If the proposal “were simple,” Stein said, Congress would have told the SEC how to implement such a standard in the Dodd-Frank Act. She added that the commission has to think about both the “intended and unintended consequences” of a fiduciary rulemaking. She noted the DOL’s fiduciary reproposal is looking at who would be a fiduciary under the Employee Retirement Income Security Act. ERISA, she said, is “different” from securities laws under the SEC’s purview.

Stein said it’s important to have “robust policy debates” around the fiduciary issue, and that there is no “one silver-bullet solution.”

Meanwhile, lawmakers continue to challenge Labor Secretary Thomas Perez’s claims that DOL and the SEC have collaborated on DOL’s fiduciary redraft under ERISA.

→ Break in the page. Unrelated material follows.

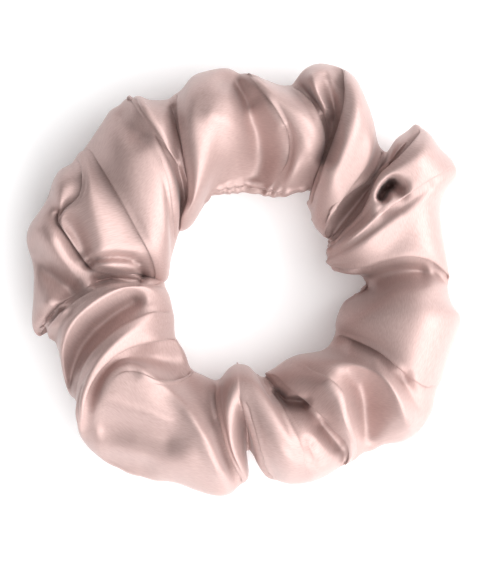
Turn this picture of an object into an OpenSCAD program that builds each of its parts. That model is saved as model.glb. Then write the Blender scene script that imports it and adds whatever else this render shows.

Rep. John Kline, R-Minn., chairman of the House Education and the Workforce Committee, and Rep. Phil Roe, R-Tenn., chairman of the Health, Employment, Labor and Pensions (HELP) Subcommittee, told Perez in an early June letter that they were not satisfied with the answers Perez gave them after their previous requests for such information on March 4 and March 24. “On both occasions, the department failed to provide the requested information,” Kline and Roe told Perez.

“Unfortunately, despite two previous inquiries, the committee has not yet received compelling information from DOL that meaningful coordination has taken place between DOL and the SEC,” the two told Perez.

But Perez noted at a mid-June hearing held by the HELP Subcommittee the 827 pages of correspondence that he had provided to both lawmakers—a day early—at the “close of business” Monday, June 15.

Kline asked Perez at the hearing if the 827 pages were a “complete list,” noting the “great deal of discussion” among lawmakers about whether the SEC should be the one leading a fiduciary rulemaking.

Replied Perez: “We’ve had extensive conversations with your staff” and have “offered to provide a briefing on the extent of the conversations” between DOL and the SEC. “We’re still reviewing everything. This process has taken place over five years. We’re continuing to work with your staff. We offered up a briefing to go over the coordination.”

Added Perez: “I look forward to our staff’s oral briefing. Were we [the SEC and DOL] talking? The answer is: a lot.”